As a deep admirer of Susan Sontag, I’ve been ravenously devouring the newly released As Consciousness Is Harnessed to Flesh: Journals and Notebooks, 1964-1980 (public library) — an extraordinary look at the inner world of a genius, oscillating between conviction and insecurity in the most beautifully imperfect and human way possible. From detailed notes on her formidable media diet of literature and film to her intense love affairs and infatuations to her meditations on society’s values and vices, the hefty volume is a true cultural treasure.

Among its many highlights is an entry from September 16, 1965, written during a trip to Paris:

The main techniques for refuting an argument:

Find the inconsistency
Find the counter-example
Find a wider context

Instance of (3):  

I am against censorship. In all forms.
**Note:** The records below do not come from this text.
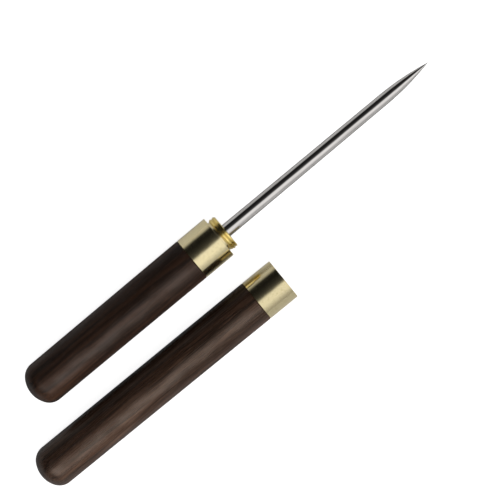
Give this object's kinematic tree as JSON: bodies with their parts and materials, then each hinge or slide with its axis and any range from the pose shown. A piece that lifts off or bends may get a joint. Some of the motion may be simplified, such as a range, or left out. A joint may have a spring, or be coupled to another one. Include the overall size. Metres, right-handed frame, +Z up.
{
  "type": "scratch awl",
  "caption": "Scratch awl: round wooden handle, brass ferrule and threaded neck, tapered steel needle, and a wooden screw cap with a brass mouth lying beside it.",
  "frame": {"origin": "the awl's own axis at the shoulder, the front face of the handle's ferrule, which the cap's mouth seats on when the tool is closed", "axes": "+X along the awl's axis towards the needle's point, +Z up from the bench that awl and cap lie on, +Y away from the cap"},
  "size_m": [0.181, 0.0385, 0.0151],
  "materials": {
    "handle_wood": "satin waxed, nearly black",
    "cap_wood": "satin waxed, dark brown",
    "ferrule_brass": "pale, polished along the lathe",
    "cap_ferrule_brass": "pale, polished along the lathe",
    "thread_brass": "freshly cut, golden",
    "needle_steel": "polished lengthwise",
    "pad_leather": "plain vegetable tanned"
  },
  "bodies": {
    "awl": {"handle": "handle_wood", "handle_ferrule": "ferrule_brass", "spigot": "thread_brass", "needle": "needle_steel"},
    "cap_floor": {"tip_pad": "pad_leather"},
    "cap": {"cap_sheath": "cap_wood", "cap_ferrule": "cap_ferrule_brass", "cap_bush": "thread_brass"}
  },
  "joints": [
    {"name": "cap_turn_round", "type": "hinge", "parent": "awl", "child": "cap_floor", "pos_m": [0.04919, -0.01207, -0.00022], "axis": [0, 0, 1], "range_deg": [0, 180.6]},
    {"name": "cap_screw", "type": "hinge", "parent": "cap_floor", "child": "cap", "pos_m": [0.00735, -0.0237, -0.00022], "axis": [0.9999, -0.0105, 0], "range_deg": [0, 540]}
  ]
}
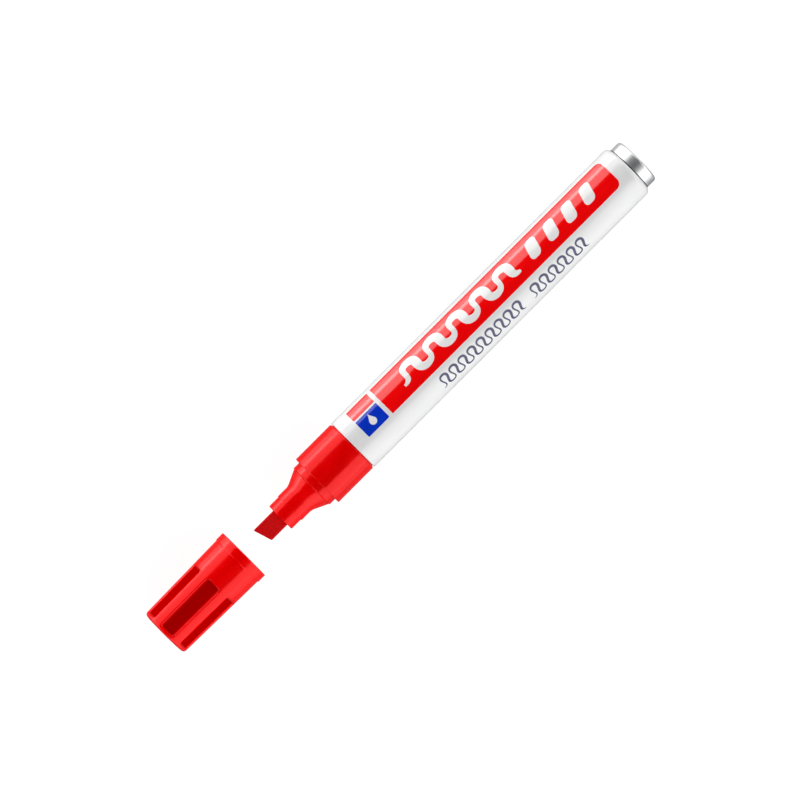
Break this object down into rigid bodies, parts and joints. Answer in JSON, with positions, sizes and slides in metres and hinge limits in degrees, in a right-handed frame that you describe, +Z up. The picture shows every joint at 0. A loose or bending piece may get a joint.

Not just for the right of masterpieces— high art— to be scandalous.  

But what about pornography (commercial)?
Find the wider context:
notion of voluptuousness à la Bataille?
But what about children? Not even for them? Horror comics, etc.
Why forbid them comics when they can read worse things in the newspapers any day. Napalm bombing in Vietnam, etc.  

A just/ discriminating censorship is impossible.

As Consciousness Is Harnessed to Flesh is a follow-up to the 2008 tome Reborn: Journals and Notebooks, 1947-1963, also a pricelessly intimate lens on one of modern history’s greatest minds. Complement it with Sontag on our “aesthetic consumerism,” literature and freedom, the writer’s role in society, the problem of interpretation, boredom, sex, aphorisms, why lists appeal to us, and the joy of rereading beloved books.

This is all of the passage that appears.